Beängstigend lebendig dagegen ist das Klima der scheelen Blicke, der spitzen Bemerkungen im Vorübergehen, der Gemeinheiten, der Ausgrenzung des Paares, der Verbrüderung der „Sich-besseren-Dünkenden“ (oder Ängstlichen?), das in den einzelnen Szenen vom Spielensemble erzeugt wird.
Die offene Spielweise (alle Darsteller sind immer präsent) betont die Austauschbarkeit der Personen. Die seelische Gewalt, die ganz nebenbei, fast lautlos – aber stetig – aushöhlt und mürbe macht ist so gefährlich, weil sie sich im Alltag hinter Normalität versteckt. Wie in den hingeworfenen Witzen, über die die Figuren im Stück „herzhaft“ lachen, nicht aber die Zuschauer.
„Angst fressen Seele auf“, sagt Ali zu Emmi. Angst frisst Seele auf. Immer. Von allen, die Angst haben.

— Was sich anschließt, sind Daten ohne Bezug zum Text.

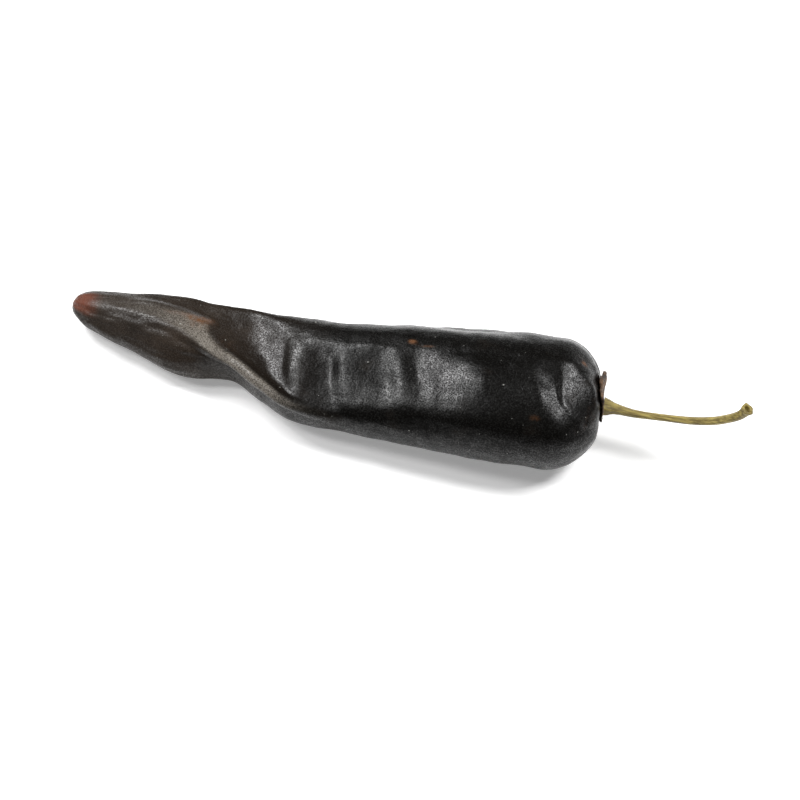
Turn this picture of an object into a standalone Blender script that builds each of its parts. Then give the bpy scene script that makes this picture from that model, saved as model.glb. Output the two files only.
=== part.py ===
"""One dried chilli, lying on the underside it has flattened: the shrivelled pod, its calyx and its stem.

Metres, +Z up. The stem end points along +X and the tip along -X, and Z = 0 is the surface that the pod rests on.
The pod is a round body of named widths and heights. Two soft planes press it and meet in its long fold, and the
fold, hollows, creases and wrinkles are then raised or sunk along the skin's own normals. The calyx is a thin lobed
cap that lies on the pod's blunt end, and the stem leaves its middle and turns up at the cut.
"""

import math

import bmesh
import bpy
from mathutils import Vector, noise
from mathutils.bvhtree import BVHTree

MM = 0.001
GAP = 0.3  # clearance between pieces that touch, mm
POD_END_X = 51.1  # X of the pod's stem end, which puts the middle of the whole chilli at X = 0, mm
POD_END_Y = 1.5  # Y of the middle of the pod's stem end, which puts the middle of the whole chilli at Y = 0, mm

# The pod. Stations are (run, value): run is the distance from the stem end towards the tip, in mm.
POD_LENGTH = 139.5
POD_RINGS = 68
POD_SIDES = 64
HALF_WIDTH = ((0, 17.6), (16, 17.4), (24, 17.8), (38, 17.0), (53, 15.9), (69, 14.8), (76, 14.0), (84, 11.8),
              (92, 10.1), (98, 9.8), (108, 10.4), (116, 9.0), (124, 7.2), (139, 4.2))
HALF_HEIGHT = ((0, 12.0), (14, 12.6), (30, 12.0), (50, 10.6), (66, 9.2), (76, 8.2), (84, 7.4), (92, 6.4), (100, 6.3),
               (110, 6.6), (124, 5.9), (139, 3.8))
BOW = ((0, 0.0), (9, -0.4), (16, -0.9), (30, -1.8), (46, -2.5), (62, -3.2), (76, -3.9), (84, -2.2), (92, 0.0),
       (98, -0.2), (105, -1.0), (120, 0.8), (139, 2.7))
TIP_LIFT = ((0, 0.0), (66, 0.1), (76, 0.5), (84, 1.0), (92, 1.5), (100, 1.6), (112, 1.4), (124, 1.3), (139, 2.4))
SINK = 0.6  # how much of the round underside the resting surface has flattened, mm
SQUARENESS = ((0, 2.25), (66, 2.25), (86, 3.2), (100, 3.2), (114, 2.4), (139, 2.25))  # 2 is an ellipse
BLUNT_END = (13.0, 2.0)  # length in mm of the rounded stem end, and how square it is
TIP_END = (6.5, 2.2)
END_SLANT, END_STRETCH = 0.06, 1.3  # how far the stem end leans back, mm for each mm, and how far it swells, mm
END_REACH = 30.0  # the length over which both fade, mm

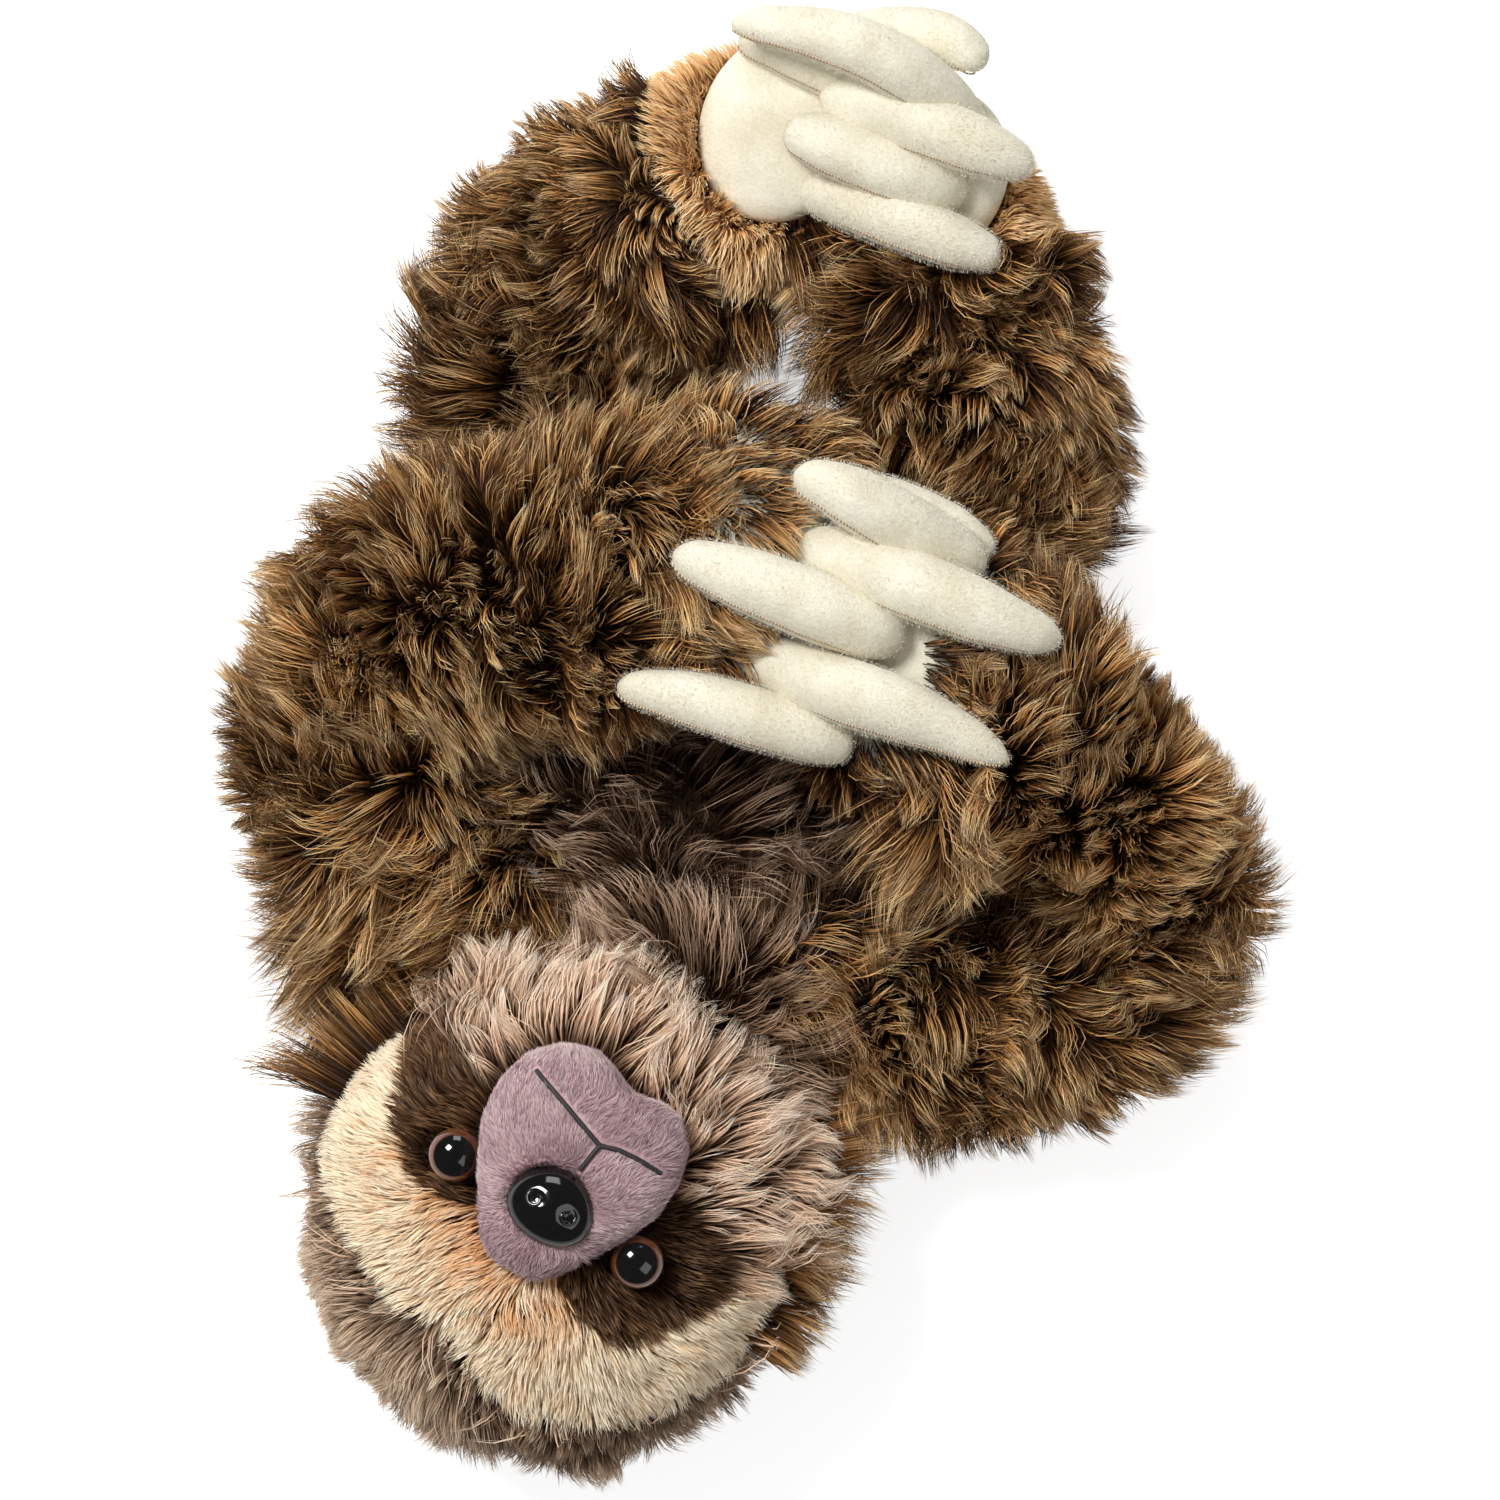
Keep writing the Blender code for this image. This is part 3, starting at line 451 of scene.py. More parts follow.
# How unlike in tone the fine locks, the coarse locks and the hairs are, and how much lighter a
# streak is.
WISP_TONES, LOCK_TONES, HAIR_TONES, STREAK_TONE = 0.14, 0.10, 0.16, 0.8
# How much a ribbon may turn about its run, and how wide it is at its root.
FACING_SPREAD, ROOT_WIDTH = 0.7, 0.7


def trim(path):
    """Hairs end where they meet a firm piece; those that start in one or stray are left out."""
    count, rows = path.shape[:2]
    free = np.full(count, rows - 1.0)
    for form, low, high in firm_pieces:
        for row in range(rows - 1, -1, -1):
            points = path[:, row]
            near = np.nonzero(((points > low) & (points < high)).all(axis=1))[0]
            for index in near:
                surface, normal = form.find_nearest(points[index])[:2]
                if (Vector(points[index]) - surface).dot(normal) < HAIR_CLEARANCE:
                    free[index] = row - STOP_SHORT
    sideways = path[:, :, :2]
    low, high = [np.array(corner[:2]) for corner in cad_box]
    in_reach = (sideways > low - PILE_REACH) & (sideways < high + PILE_REACH)
    kept = (free > SHORTEST_SHARE * (rows - 1)) & in_reach.all(axis=(1, 2))
    path, free = path[kept], free[kept]
    at = np.linspace(0, 1, rows)[None, :] * free[:, None]
    before = np.minimum(at.astype(int), rows - 2)
    share = (at - before)[:, :, None]
    line = np.arange(len(path))[:, None]
    return path[line, before] * (1 - share) + path[line, before + 1] * share, kept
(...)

Musik wurde in den Umbauten und (sehr sparsam) innerhalb der Szenen eingesetzt, so dass man immer wieder die Spannung der Stille und des Schweigens aushalten muss.

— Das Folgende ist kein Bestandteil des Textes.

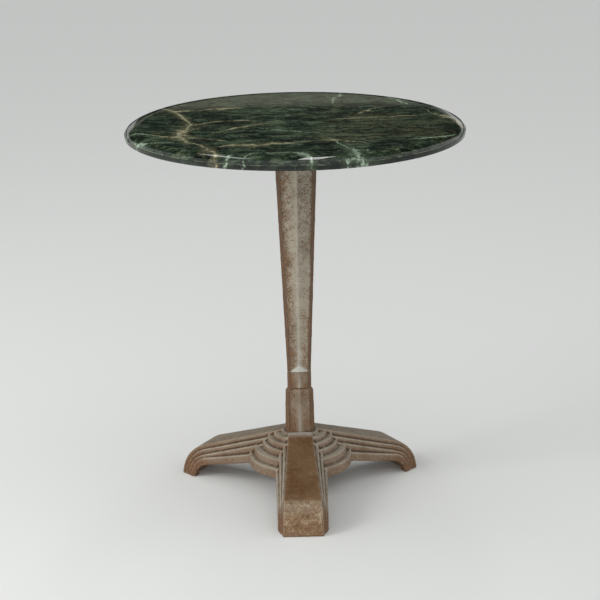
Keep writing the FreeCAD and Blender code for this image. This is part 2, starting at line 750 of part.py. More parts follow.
def all_parts():
    """Build every sub-part of the table."""
    well_floor = f"{BRACKET_TOP} - well_depth"
    return [
        marble_top(),
        marble_inserts(),
        spider(),
        spider_screws(),
        spider_pads(),
        column(),
        collar(),
        sleeve(),
        tripod_base(),
        tie_rod(),
        washer("top_washer", well_floor),
        nut("top_nut", f"{well_floor} + washer_thickness"),
        washer("bottom_washer", "boss_low - washer_thickness"),
        nut("bottom_nut", "boss_low - washer_thickness - nut_height"),
    ]


def check_and_write(parts):
    """Stop if anything failed, then write one STEP file for each sub-part."""
    for item in doc.Objects:
        if "Invalid" in item.State or "Error" in item.State:
            raise RuntimeError(f"{item.Name} failed: {item.State}")
    os.makedirs("parts", exist_ok=True)
    for part in parts:
        if part.Shape.isNull() or not part.Shape.isValid():
            raise RuntimeError(f"{part.Label} has no valid shape")
        part.Shape.exportStep(f"parts/{part.Label}.step")
        solids = len(part.Shape.Solids)
        print(f"{part.Label}: {solids} solid(s), {part.Shape.Volume / 1000:.1f} cm3")


fill_sheet()
sub_parts = all_parts()
doc.recompute()
check_and_write(sub_parts)
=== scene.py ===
import bmesh
import bpy
import math
import numpy as np
from mathutils import Matrix, Vector, noise


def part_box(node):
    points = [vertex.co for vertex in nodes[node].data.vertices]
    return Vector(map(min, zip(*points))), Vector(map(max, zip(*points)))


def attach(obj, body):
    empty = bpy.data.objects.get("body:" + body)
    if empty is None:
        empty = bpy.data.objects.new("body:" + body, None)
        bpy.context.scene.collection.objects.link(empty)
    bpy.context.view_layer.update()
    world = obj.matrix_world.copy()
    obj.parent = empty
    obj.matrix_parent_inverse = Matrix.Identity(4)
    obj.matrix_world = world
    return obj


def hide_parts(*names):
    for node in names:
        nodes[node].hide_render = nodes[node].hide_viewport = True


# The looks of a bistro table: a polished green marble top, cast-iron column and tripod base.
# Metres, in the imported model's frame: +Z up, floor at zero, one leg along -Y.

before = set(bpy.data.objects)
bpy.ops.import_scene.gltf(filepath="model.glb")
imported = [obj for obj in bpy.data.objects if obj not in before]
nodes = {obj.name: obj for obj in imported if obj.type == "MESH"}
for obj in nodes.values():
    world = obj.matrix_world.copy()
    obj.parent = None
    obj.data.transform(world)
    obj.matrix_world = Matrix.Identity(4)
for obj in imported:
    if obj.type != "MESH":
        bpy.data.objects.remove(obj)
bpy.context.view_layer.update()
scene = bpy.context.scene


# ---- node helpers --------------------------------------------------------------------

class Nodes:
    """A short way to write a material's node tree."""

    def __init__(self, tree):
        self.tree = tree

    def add(self, kind, inputs=None, **settings):
        """Add a node; inputs are numbers, colours or sockets to link."""
        node = self.tree.nodes.new(kind)
        for name, value in settings.items():
            setattr(node, name, value)
        for name, value in (inputs or {}).items():
            self.feed(node.inputs[name], value)
        return node

    def feed(self, socket, value):
        """Set a socket to a value, or link another node's output to it."""
        if isinstance(value, bpy.types.NodeSocket):
            self.tree.links.new(value, socket)
        else:
            socket.default_value = value

    def place(self):
        """Return the object's own coordinates, in metres."""
        return self.add("ShaderNodeTexCoord").outputs["Object"]

    def attribute(self, name):
        """Return a number kept at each vertex of the mesh."""
        return self.add("ShaderNodeAttribute", attribute_name=name).outputs["Fac"]

    def maths(self, operation, first, second=0.0, third=0.0):
        """Return the result of one sum."""
        node = self.add("ShaderNodeMath", operation=operation)
        for socket, value in zip(node.inputs, (first, second, third)):
            self.feed(socket, value)
        return node.outputs[0]

    def times(self, first, second):
        """Return a product."""
        return self.maths("MULTIPLY", first, second)

    def axes(self, vector):
        """Return a vector's X, Y and Z."""
        return self.add("ShaderNodeSeparateXYZ", {0: vector}).outputs

    def reach(self, vector):
        """Return the length of a vector's X and Y part."""
        flat = self.add("ShaderNodeVectorMath", {0: vector, 1: (1, 1, 0)}, operation="MULTIPLY")
        length = self.add("ShaderNodeVectorMath", {0: flat.outputs[0]}, operation="LENGTH")
        return length.outputs["Value"]

    def stretched(self, vector, scale, offset=(0, 0, 0)):
        """Return coordinates scaled and moved."""
        mapping = self.add(
            "ShaderNodeMapping", {"Vector": vector, "Scale": scale, "Location": offset})
        return mapping.outputs[0]

    def clouds(self, vector, scale, detail, roughness=0.55):
        """Return fractal noise from 0 to 1."""
        return self.add("ShaderNodeTexNoise", {
            "Vector": vector, "Scale": scale, "Detail": detail, "Roughness": roughness,
        }).outputs[0]

    def bent(self, vector, scale, amount):
        """Return coordinates pushed about by noise."""
        push = self.add("ShaderNodeTexNoise", {
            "Vector": vector, "Scale": scale, "Detail": 3.0, "Roughness": 0.6})
        centred = self.add(
            "ShaderNodeVectorMath", {0: push.outputs[1], 1: (0.5, 0.5, 0.5)}, operation="SUBTRACT")
        scaled = self.add(
            "ShaderNodeVectorMath", {0: centred.outputs[0], "Scale": amount}, operation="SCALE")
        return self.add("ShaderNodeVectorMath", {0: vector, 1: scaled.outputs[0]}).outputs[0]

    def threads(self, vector, scale, width):
        """Return thin broken lines where a cloud passes through its middle value."""
        cloud = self.clouds(vector, scale, 5, 0.62)
        off = self.maths("ABSOLUTE", self.maths("SUBTRACT", cloud, 0.5))
        return self.between(off, width, 0.0)

    def ramp(self, value, stops):
        """Return a colour that follows stops of (place, colour)."""
        node = self.add("ShaderNodeValToRGB", {"Fac": value})
        elements = node.color_ramp.elements
        while len(elements) < len(stops):
            elements.new(0.5)
        for element, (place, colour) in zip(elements, stops):
            element.position = place
            element.color = (*colour, 1)
        return node.outputs[0]

    def between(self, value, low, high):
        """Return how far value is from low to high, from 0 to 1, eased at both ends."""
        return self.add("ShaderNodeMapRange", {
            "Value": value, "From Min": low, "From Max": high,
        }, interpolation_type="SMOOTHSTEP").outputs[0]

    def mixed(self, share, first, second, blend="MIX"):
        """Return a mix of two colours."""
        node = self.add("ShaderNodeMix", data_type="RGBA", blend_type=blend)
        self.feed(node.inputs[0], share)
        for socket, value in ((node.inputs[6], first), (node.inputs[7], second)):
            if not isinstance(value, bpy.types.NodeSocket):
                value = (*value, 1)
            self.feed(socket, value)
        return node.outputs[2]

    def bump(self, height, distance, strength):
        """Return a bumped normal."""
        return self.add("ShaderNodeBump", {
            "Height": height, "Distance": distance, "Strength": strength,
        }).outputs[0]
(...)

Die Regisseurin vertraut ganz auf ihre Darsteller, die ihre Figuren sehr genau und liebevoll zeichnen. Keine intellektuell verbühnisierte Formierung einer Idee, sondern der Versuch, lebendige Menschen auszuspüren.
Herausragend dabei Brigitte Peters als Emmi, die „mit dem Herzen sieht“. Amadeus Köhli überzeugt als nur gebrochen deutsch sprechender Ali mit Klarheit und Souveränität.
Eine Geschichte von Menschen; von ihrer Angst im Leben - wie sie heute und überall spielen kann. Weil Menschen so sind. Und das Leben so ist.